Over the next few months, I’ll be helping our four working groups to do their best thinking together. This includes clarifying their bold goals and coordinating strategies to reach them. These plans will come together in grant proposals. In the grant process, they have to answer four main questions. Our meetings were all focused on answering those questions together. The questions were:
Essentially, we focused on the first question in meeting one, the second in meeting two, and the third and fourth questions in meeting three.
My goal as a facilitator is to help the groups do their best thinking together and leave with creative and clear plans for the future. Other participants likely attend hoping to build creative and collaborative solutions to shared problems (with the other partners) and have a clear idea of what their role in the collaborative is.
Teams have collectively reflected on their past and built shared plans. Many of the teams have evolved quite a bit since they started working together. This time allowed them to make clear what they want to do over the next three years. This has sparked new ideas and renewed commitment to do the work ahead.
These teams are managing some seriously wicked tensions! They are very collaborative and committed to the team, while still being loyal to and passionate for their individual organizations’ needs and priorities. Similarly, it takes a ton of time to work in this way, but all that time in meetings with the team takes away from the time they must do their regular jobs and implement programs within their own organizations. Lastly, in the same way there’s never enough time to do all the things they want to do, there’s never enough money to fully implement all their great ideas. Partners make hard choices when it comes to deciding how to spend the money they do have, but there’s always some lingering frustration for what they still can’t afford to do.
This is about perspective-taking. If we only view problems from our own lens, we don’t have the full picture. We have used the metaphor of people putting on and taking off different hats to reinforce this idea.
In one round, individuals share how they would spend the money if they were king or queen of the world, and they would take the entire pot of available funds for their own organization. The purpose of this round is to let people speak to their organizations needs so others can understand and validate their reality.

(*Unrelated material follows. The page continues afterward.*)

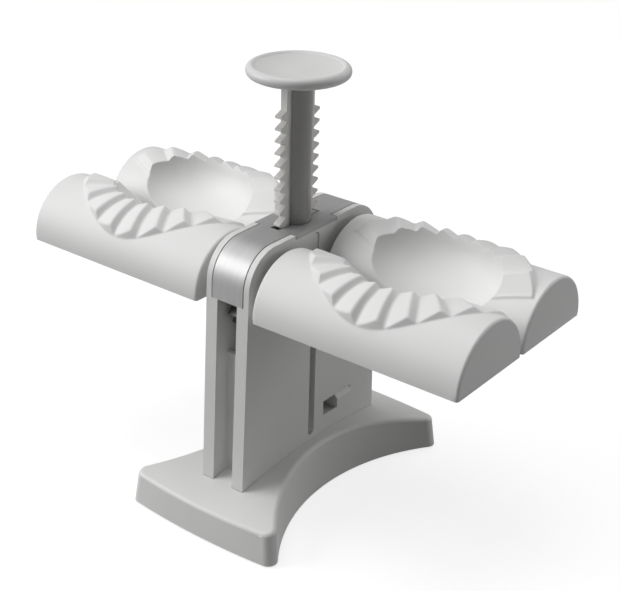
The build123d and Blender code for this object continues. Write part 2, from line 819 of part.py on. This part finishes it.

In the next round, people get to put on a top-hat, like a wealthy benefactor. They get to give all the money in the pot away, but assume they don’t need any of it for themselves. This allows them to see the big picture needs and act generously supporting others’ need for funds.

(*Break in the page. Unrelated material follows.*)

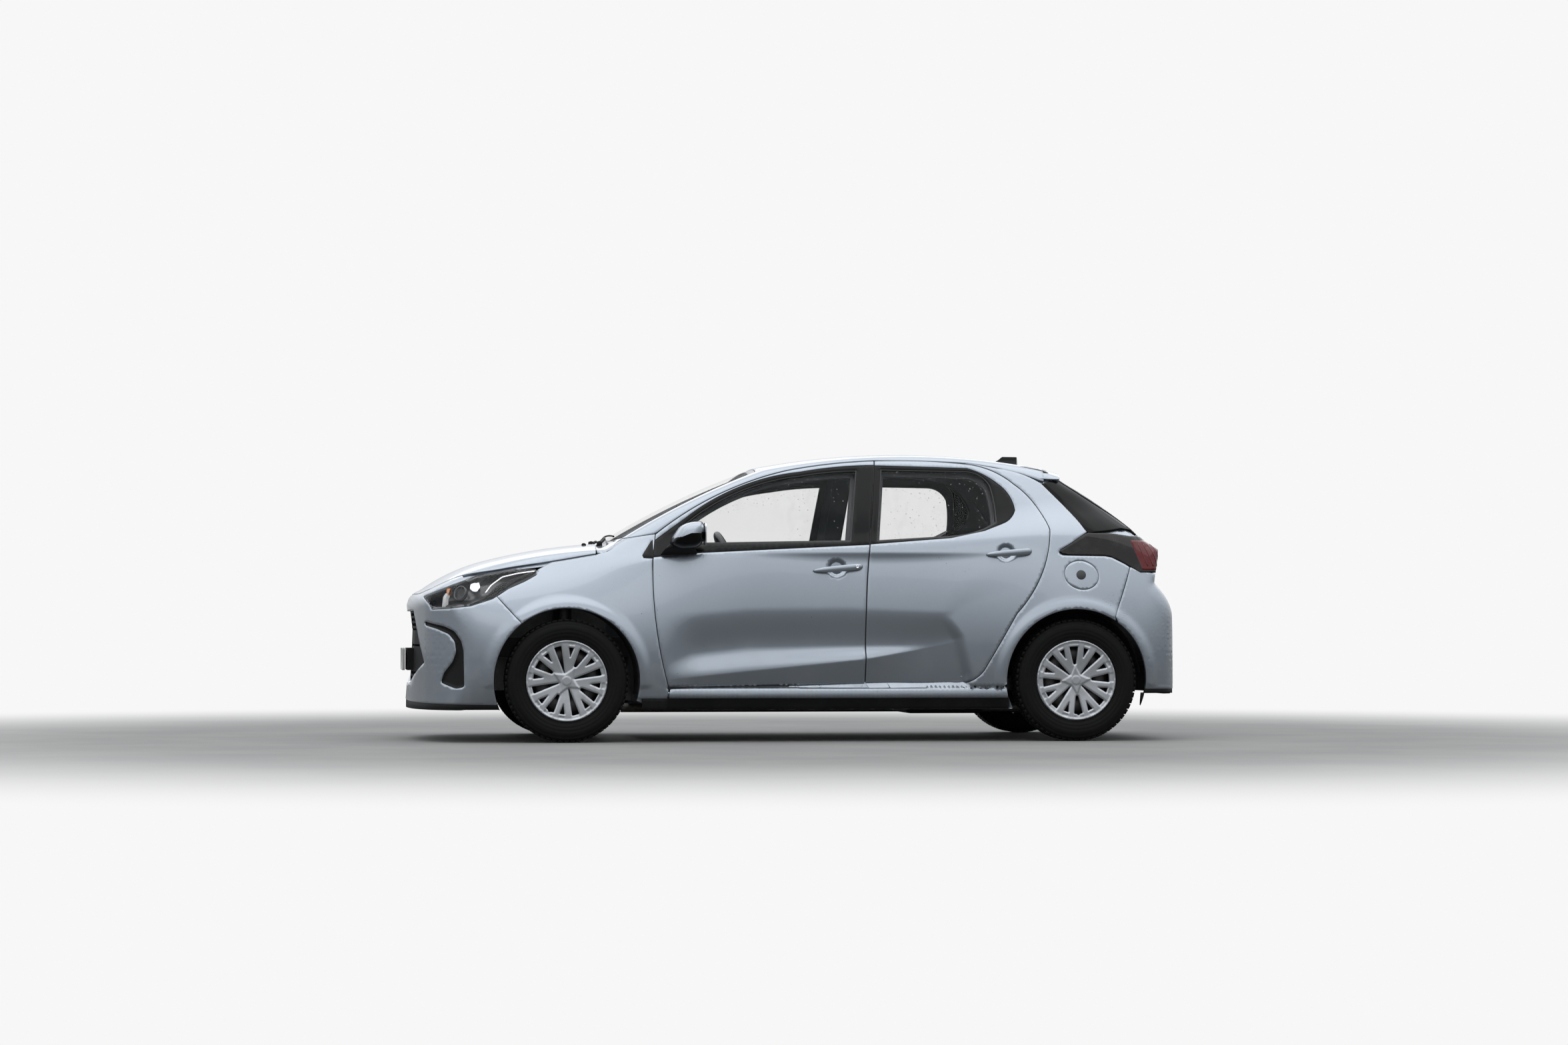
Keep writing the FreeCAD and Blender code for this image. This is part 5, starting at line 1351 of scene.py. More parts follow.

In the last round, everyone puts on a figurative ball cap of a Silicon Valley venture capitalist who is fine with a certain level of risk, expects to see innovation, and expects to see results from their investment in programs. This round forces the partners to combine their individuals needs and those in the group to make strategic choices that balances those needs and is aligned with top strategies for results.
It’s less hard for me (less coping) than it probably is for others. I’m just the facilitator. I just remind myself and the teams that the struggle is real, and the struggle is normal. We talk about “the groan zone” as a normal component of collaborative decision-making. When groups feel pulled in many directions and torn between rough tensions, we remind ourselves that those feelings are a sign that we’re doing it right…not a sign we’re doing it wrong. Then I use facilitator tricks to help the group move forward in positive ways so they don’t get stuck.

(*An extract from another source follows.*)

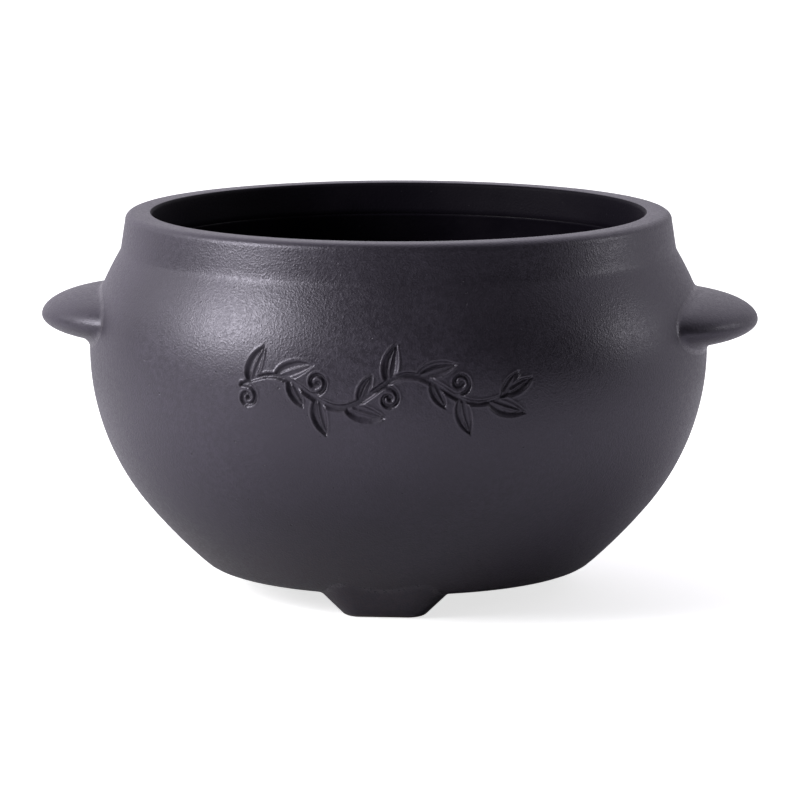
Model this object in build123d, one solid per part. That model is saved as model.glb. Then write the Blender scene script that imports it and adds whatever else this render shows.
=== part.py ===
from build123d import *
import math
import os

# A stoneware sand pot: a thrown bowl with two half-moon lugs, three short feet and a glazed inside.
# Millimetres, +Z up. The origin is on the pot's axis, in the plane that the three feet stand on.
# The lugs lie along X, and one foot lies at the front, on -Y.

# Bowl, outside: the widest ring of the belly, and how far the other rings are set in from it
pot_height = 151.5
belly_radius = 123.5
belly_drop = 54.2
base_height = 9.2
base_inset = 48.2
base_corner_radius = 12.0
crease_inset = 12.6
crease_softness = 6.0

# How the wall turns from the belly to the base and to the crease: the nearer arc's radius and turn,
# against the single arc that would join the same two rings
lower_radius_share = 0.9263
lower_turn_share = 1.3842
upper_radius_share = 0.9199
upper_turn_share = 1.338

# Neck and lip
neck_height = 15.1
neck_top_inset = 14.0
lip_band_height = 4.6
lip_step = 0.4
lip_outer_round = 3.2
lip_inner_round = 1.6
mouth_inset = 25.3

# Wall, floor and inside
wall_thickness = 9.0
floor_thickness = 9.5
floor_corner_radius = 16.0
mouth_edge_round = 4.0
glaze_thickness = 0.4

# Lugs
lug_stand_out = 20.1
lug_rise = 12.0
lug_crown_radius = 20.0
lug_slope_width = 30.0
lug_upper_thickness = 11.4
lug_lower_thickness = 9.5
lug_root_round = 4.0

# Feet
foot_setback = 3.6
foot_bottom_width = 31.0
foot_bottom_depth = 17.0
foot_corner_radius = 7.0
foot_corner_growth_share = 0.8
foot_side_slope = 43.0
foot_front_slope = 59.0
foot_edge_round = 4.0
foot_root_round = 4.0

# How far a cutting body runs past what it cuts
overrun = 5.0

# How near an edge's middle lies to both pieces where they meet
seam_tolerance = 0.001

full_turn = 360.0
half_turn = 180.0
quarter_turn = 90.0
foot_names = ["foot_front", "foot_rear_right", "foot_rear_left"]


def polar(centre, radius, angle):
    """A point of the half-section at an angle above the horizontal, in degrees."""
    turn = math.radians(angle)
    return (centre[0] + radius * math.cos(turn), centre[1] + radius * math.sin(turn))


def tangent_circle(start, start_centre, end):
    """Centre and radius of the circle that leaves an arc smoothly at start and passes through end."""
    start_radius = math.dist(start, start_centre)
    inward = [(start_centre[i] - start[i]) / start_radius for i in range(2)]
    chord = [end[i] - start[i] for i in range(2)]
    radius = (chord[0] ** 2 + chord[1] ** 2) / (2 * (chord[0] * inward[0] + chord[1] * inward[1]))
    return (start[0] + radius * inward[0], start[1] + radius * inward[1]), radius


def angle_from(centre, point):
    """The direction from a centre to a point, in degrees above the horizontal."""
    return math.degrees(math.atan2(point[1] - centre[1], point[0] - centre[0]))


def arc_between(centre, radius, first_angle, last_angle):
    """An arc of the half-section, through its middle point."""
    angles = (first_angle, (first_angle + last_angle) / 2, last_angle)
    return ThreePointArc(*[polar(centre, radius, angle) for angle in angles])


def wall_bend(ring, radius_share, turn_share):
    """The two smooth arcs from the belly's widest ring to another ring of the half-section."""
    inset = belly_radius - ring[0]
    rise = ring[1] - belly_height
    single_radius = (inset ** 2 + rise ** 2) / (2 * inset)
    near_radius = radius_share * single_radius
    near_centre = (belly_radius - near_radius, belly_height)
    turn = turn_share * math.degrees(math.copysign(math.atan2(inset, abs(rise)), rise))
    far_centre, far_radius = tangent_circle(polar(near_centre, near_radius, turn), near_centre, ring)
    return near_centre, near_radius, turn, far_centre, far_radius


# The rings of the half-section
belly_height = pot_height - belly_drop
base_edge = (belly_radius - base_inset, base_height)
crease = (belly_radius - crease_inset, pot_height - neck_height)
neck_top_radius = belly_radius - neck_top_inset
mouth_radius = belly_radius - mouth_inset
floor_height = base_height + floor_thickness
lip_band_base = pot_height - lip_band_height
lip_band_radius = neck_top_radius - lip_step

# The bowl's four smooth arcs, as centres and radii that the inside shares with the outside
belly_centre, belly_turn_radius, lower_turn, lower_centre, lower_radius = wall_bend(
    base_edge, lower_radius_share, lower_turn_share
)
shoulder_centre, shoulder_radius, upper_turn, upper_centre, upper_radius = wall_bend(
    crease, upper_radius_share, upper_turn_share
)


def revolved(lines, rounds):
    """Revolve a closed half-section about the axis, with some of its corners rounded."""
    section = make_face(Wire(lines))
    for corner, radius in rounds:
        nearest = min(section.vertices(), key=lambda vertex: math.dist((vertex.X, vertex.Y), corner))
        section = fillet(nearest, radius)
    return revolve(Plane.YZ * section, Axis.Z, full_turn)


def wall_arcs(depth, low_end, high_end):
    """The wall's arcs, drawn in by a depth, from a point on the lowest one to a point on the highest."""
    return [
        arc_between(lower_centre, lower_radius - depth, angle_from(lower_centre, low_end), lower_turn),
        arc_between(belly_centre, belly_turn_radius - depth, lower_turn, 0),
        arc_between(shoulder_centre, shoulder_radius - depth, 0, upper_turn),
        arc_between(upper_centre, upper_radius - depth, upper_turn, angle_from(upper_centre, high_end)),
    ]


def bowl_outside():
    """The bowl as a solid form, with nothing hollowed out."""
    neck_top = (neck_top_radius, lip_band_base)
    band_foot = (lip_band_radius, lip_band_base)
    lip_outer = (lip_band_radius, pot_height)
    lines = [
        Line((0, base_height), base_edge),
        *wall_arcs(0, base_edge, crease),
        Line(crease, neck_top),
        Line(neck_top, band_foot),
        Line(band_foot, lip_outer),
        Line(lip_outer, (0, pot_height)),
        Line((0, pot_height), (0, base_height)),
    ]
    rounds = [(base_edge, base_corner_radius), (crease, crease_softness), (lip_outer, lip_outer_round)]
    return revolved(lines, rounds)


def cavity(inset):
    """The hollow of the bowl, drawn in by an inset from the bare clay wall."""
    floor = floor_height + inset
    depth = wall_thickness + inset
    bore = mouth_radius - inset
    lower = lower_radius - depth
    floor_edge = (lower_centre[0] + math.sqrt(lower ** 2 - (lower_centre[1] - floor) ** 2), floor)
    upper = upper_radius - depth
    bore_foot = (bore, upper_centre[1] + math.sqrt(upper ** 2 - (bore - upper_centre[0]) ** 2))
    top = pot_height + overrun
    lines = [
        Line((0, floor), floor_edge),
        *wall_arcs(depth, floor_edge, bore_foot),
        Line(bore_foot, (bore, top)),
        Line((bore, top), (0, top)),
        Line((0, top), (0, floor)),
    ]
    rounds = [(floor_edge, floor_corner_radius - inset), (bore_foot, mouth_edge_round + inset)]
    return revolved(lines, rounds)


def make_pot_body():
    """The thrown clay wall, from the floor to the lip."""
    body = bowl_outside() - cavity(0)
    lip_edges = body.edges().group_by(Axis.Z)[-1]
    return fillet(lip_edges.sort_by(lambda edge: edge.radius)[0], lip_inner_round)


def make_inner_glaze():
    """The glaze that seals the porous clay inside, up to just below the straight mouth."""
    coat = cavity(0) - cavity(glaze_thickness)
    upper = upper_radius - wall_thickness
    line_radius = mouth_radius + 2 * glaze_thickness
    glaze_line = upper_centre[1] + math.sqrt(upper ** 2 - (line_radius - upper_centre[0]) ** 2)
    reach = belly_radius + overrun
    trim = Pos(0, 0, glaze_line) * Box(
        2 * reach, 2 * reach, 2 * pot_height, align=(Align.CENTER, Align.CENTER, Align.MIN)
    )
    return coat - trim


def root_edges(joined, clay):
    """The edges where a luted piece meets the bowl: those that lie on both of them."""
    return [
        edge for edge in joined.edges()
        if max(bowl.distance_to(edge @ 0.5), clay.distance_to(edge @ 0.5)) < seam_tolerance
    ]


def luted(clay, root_round):
    """Press a piece of clay on the bowl, smooth its root, and keep what stands outside the bowl."""
    reach = clay.bounding_box().size + 4 * Vector(root_round, root_round, root_round)
    backing = bowl & (Pos(clay.bounding_box().center()) * Box(*reach))
    joined = backing + clay
    joined = fillet(root_edges(joined, clay), root_round)
    return joined - backing


def make_lug():
    """The right half-moon lug: a flat-crowned lens of clay whose inner part the bowl takes up."""
    lens_radius = lug_crown_radius + lug_slope_width
    crown_edge = (lug_crown_radius, 0)
    section = make_face(Wire([
        EllipticalCenterArc(
            crown_edge, lug_slope_width, lug_lower_thickness, -quarter_turn, arc_size=quarter_turn
        ),
        EllipticalCenterArc(crown_edge, lug_slope_width, lug_upper_thickness, 0, arc_size=quarter_turn),
        Line((lug_crown_radius, lug_upper_thickness), (0, lug_upper_thickness)),
        Line((0, lug_upper_thickness), (0, -lug_lower_thickness)),
        Line((0, -lug_lower_thickness), (lug_crown_radius, -lug_lower_thickness)),
    ]))
    lens = revolve(Plane.XZ * section, Axis.Z, full_turn)
    tip = belly_radius + lug_stand_out
    placed = Pos(lens_radius - tip, 0, belly_height + lug_rise) * lens
    return luted(Rot(0, 0, half_turn) * placed, lug_root_round)


def foot_outline(height):
    """The foot's outline at a height above the ground, which spreads towards the base."""
    side = height / math.tan(math.radians(foot_side_slope))
    front = height / math.tan(math.radians(foot_front_slope))
    depth = foot_bottom_depth + front + side
    width = foot_bottom_width + 2 * side
    corner = foot_corner_radius + foot_corner_growth_share * side
    centre = base_edge[0] - foot_setback + front - depth / 2
    return Pos(centre, 0, height) * RectangleRounded(depth, width, corner)


def make_foot():
    """The front foot: a short block of pressed clay under the edge of the base."""
    block = loft([foot_outline(0), foot_outline(base_height + base_corner_radius)], ruled=True)
    block = fillet(block.edges().group_by(Axis.Z)[0], foot_edge_round)
    return luted(Rot(0, 0, -quarter_turn) * block, foot_root_round)


bowl = bowl_outside()
lug = make_lug()
foot = make_foot()
nodes = {
    "pot_body": make_pot_body(),
    "inner_glaze": make_inner_glaze(),
    "lug_left": mirror(lug, Plane.YZ),
    "lug_right": lug,
}
for index, name in enumerate(foot_names):
    nodes[name] = Rot(0, 0, index * full_turn / len(foot_names)) * foot

os.makedirs("parts", exist_ok=True)
for name, solid in nodes.items():
    export_step(solid, f"parts/{name}.step")
    box = solid.bounding_box()
    print(name, round(solid.volume), [round(v, 2) for v in (*box.min, *box.max)])
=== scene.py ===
import math

import bpy
import numpy as np
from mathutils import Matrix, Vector


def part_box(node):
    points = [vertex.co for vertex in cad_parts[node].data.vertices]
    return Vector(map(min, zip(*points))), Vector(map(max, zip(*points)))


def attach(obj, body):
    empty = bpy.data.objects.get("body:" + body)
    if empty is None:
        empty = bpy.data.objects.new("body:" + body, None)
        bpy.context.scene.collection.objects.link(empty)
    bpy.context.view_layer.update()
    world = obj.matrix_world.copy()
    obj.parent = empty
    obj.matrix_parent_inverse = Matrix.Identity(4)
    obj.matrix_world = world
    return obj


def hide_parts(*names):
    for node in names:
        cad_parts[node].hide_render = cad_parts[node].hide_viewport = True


bl_info = {
    "name": "Sand Pot",
    "version": (1, 0, 0),
    "blender": (4, 5, 0),
    "location": "3D View > Sidebar > Sand Pot",
    "description": "Dresses a stoneware sand pot: thrown wall, cut scroll, lugs, feet, glaze and studio",
    "category": "Add Mesh",
}

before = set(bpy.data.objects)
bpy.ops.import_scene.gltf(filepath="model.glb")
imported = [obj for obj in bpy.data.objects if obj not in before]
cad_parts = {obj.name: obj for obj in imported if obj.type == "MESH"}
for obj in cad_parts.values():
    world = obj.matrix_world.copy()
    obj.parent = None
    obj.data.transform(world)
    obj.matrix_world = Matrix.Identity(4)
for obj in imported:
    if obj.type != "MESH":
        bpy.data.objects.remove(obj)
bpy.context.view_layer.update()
body_low, body_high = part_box("pot_body")
glaze_low, glaze_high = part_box("inner_glaze")

UNITS = 0.001
BODY = "root"
CLAY_NODES = ("lug_left", "lug_right", "foot_front", "foot_rear_right", "foot_rear_left")


# Sizes and colours that a user would change

def length(name, description, default):
    return bpy.props.FloatProperty(
        name=name, description=description, default=default, min=0.0, precision=5, unit="LENGTH"
    )


def share(name, description, default):
    return bpy.props.FloatProperty(name=name, description=description, default=default, min=0.0, precision=4)


def colour(name, description, default):
    return bpy.props.FloatVectorProperty(
        name=name, description=description, default=default, size=3, min=0.0, max=1.0, subtype="COLOR"
    )


def angle(name, description, degrees):
    return bpy.props.FloatProperty(
        name=name, description=description, default=math.radians(degrees), subtype="ANGLE"
    )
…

As a facilitator, I’ve gained an appreciation for the complexities of working with a Collective Impact model and an overwhelming respect and gratitude for all the partners around the table. They are truly outstanding human beings and professionals and their commitment to our community is astounding. They are resilient, determined, creative, and super fun to work with. I’ve also learned a lot about how to best help groups who are managing tensions and trying to solve complex problems together.
Because of Bennett’s engagement and guidance provided to each of the partners, they have developed trusting relationships and good communication skills that are, ultimately, what help move the groups through difficult conversations.
Having collaborative meetings ensures that all partners are on the right path to gain an understanding of our community’s needs, which in turn will provide more opportunities for them to work in ways that benefit Larimer County. Bennett’s work with these collaboratives is an important role in moving forward to accomplish these goals they have set for their organizations.